Food waste processed by a disposer in a household on a septic system does increase organic load, so just how much is the additional load? Unfortunately, much of the research on the additional loading from disposers was done nearly half a century ago. According to the EPA and research from 1951 to 1998 as referenced in “Fact Sheet 2 – High-Organic-Strength Wastewaters (Including Garbage Grinders)” (see table 1), the loading is considerable, although the document makes no assertion about the specific contribution to solids buildup in the tank and simply concludes it may lead to increased pumping frequency. The main concern listed in the EPA’s fact sheet is that increased loading from disposers may compromise the drainfield.

Table 1 – Septic Tank Loadings from Disposers.
Adapted from “EPA Fact Sheet 2 High Organic Strength Wastewaters Including Garbage Grinders” (2002)

3) Impacts to the Drainfield

Wastewater experts Tchobanoglous and Crites quantified the specific impacts to the drainfield in Small and Decentralized Wastewater Management Systems (McGraw-Hill 1998) – see table 2. Their data shows an increase of less than 8% in organic strength (BOD) of tank effluent, the water sent to the drain field, so is this significant enough to compromise the long-term performance of a drainfield?

Table 2 – Septic Effluent Characterization
Adapted from “Small and Decentralized Wastewater Management Systems” (McGraw-Hill 1998)

4) The Basics – Water Content, Density and Particle Size of Food Waste

It’s very important to also think about some of the basics.

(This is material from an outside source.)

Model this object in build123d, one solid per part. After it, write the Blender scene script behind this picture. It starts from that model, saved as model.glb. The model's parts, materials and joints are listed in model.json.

Food waste is 70-90% water and is essentially the same density of water – 1 g/ml. More importantly, after being ground up in a disposer, the food waste particles are very fine, especially compared to the sewage solids sent to a septic tank. According to research from the University of Sheffield, most food waste particles are 2 -4 mm. The only real difference between food waste particles and sewage solids, is that they haven’t been eaten and digested first! Sending ground up food waste to a septic system is simply sending more food to bugs in the tank instead of your stomach. Finer particles also degrade faster because there is more surface area available to the microorganisms.

5) Sludge and Scum, and Pump-out Requirements 

The impacts of sending additional food waste sent to septic systems is well studied and understood. Comparing homes with and without disposers, the buildup of sludge in septic tanks is very similar (see page 42). There is additional scum buildup in septic tanks, so some studies assert there is an overall buildup of solids (sludge + scum), leading some jurisdictions to discourage disposer use, or at least suggest minimal use. However, given the frequent pump-out requirements and recommendations in most jurisdictions of every 2-3 years, the contribution of food waste disposers to the buildup of solids is negligible and manageable.

6) The Latest Research

Over the past few years, InSinkErator commissioned two research projects at the University of Minnesota to better understand the actual impacts of food waste disposers on septic systems. In our first project using 1 L reactors, we simulated the impact of normal use of disposers based on established textbook values of the additional hydraulic and organic loading.  We followed up with a second phase of research using 20 L reactors. For reference, Metcalf & Eddy’s Wastewater Engineering states grinders increase the organic loading – the chemical oxygen demand, by 28%. In our second phase we increased the loading by 46% using ground up food waste.

In both phases of the research, over a period of 100 days, we increased the organic strength of the wastewater sent to the simulated septic tanks using ground up food waste, and then looked at the solids build-up in the tank and the impact downstream of the tank. Here are the results.

  1. Loading to the tank increased by 31% for total suspended solids and 46% for Total Chemical Oxygen Demand (tCOD) by adding ground food waste, but the effluent quality increased only slightly for Total Suspended Solids (TSS), tCOD, soluble COD (sCOD), Total Nitrogen and Total Phosphorus.
  2. Food waste results in a negligible increase in the nutrients in the effluent, and more importantly, a negligible increase of solids build-up in the tank.
  3. About 76% of the suspended solids from food waste degraded as compared to only 37% of the sewage solids, meaning that the contribution to the effluent and solids in the tank was less from the food waste than the sewage. This demonstrates that food waste breaks down better than sewage solids, it’s simply more biodegradable than sewage solids. Remember, it just hasn’t been eaten yet.

Our research on the impacts of food waste disposers on septic systems is complete and was shared publicly at the annual conference of the National Onsite Wastewater Recycling Association in 2018, and then published in Waste Management & Research in 2019.

7) Basic Guidance

My recommendation to homeowners on septic systems is simply this – check your local regulations. If there is no actual restriction or prohibition, add a modern food waste disposer to your kitchen sink. Used appropriately, you can grind virtually all your food scraps and keep them out of the garbage. Certainly, using a disposer for plate scrapings will not be an issue for homeowners on septic systems, and will help prevent issues in plumbing by grinding the food scraps into very fine particles. Just remember to turn the water on first, then your disposer, and then add your food scraps gradually. When grinding is complete, turn off the disposer and let the water run for a few extra seconds – while you wash your hands for 20 seconds. Used properly, a disposer will not clog your plumbing, and will immediately and efficiently remove food scraps from your kitchen, providing a safe and hygienic alternative for managing the unavoidable portion of your waste.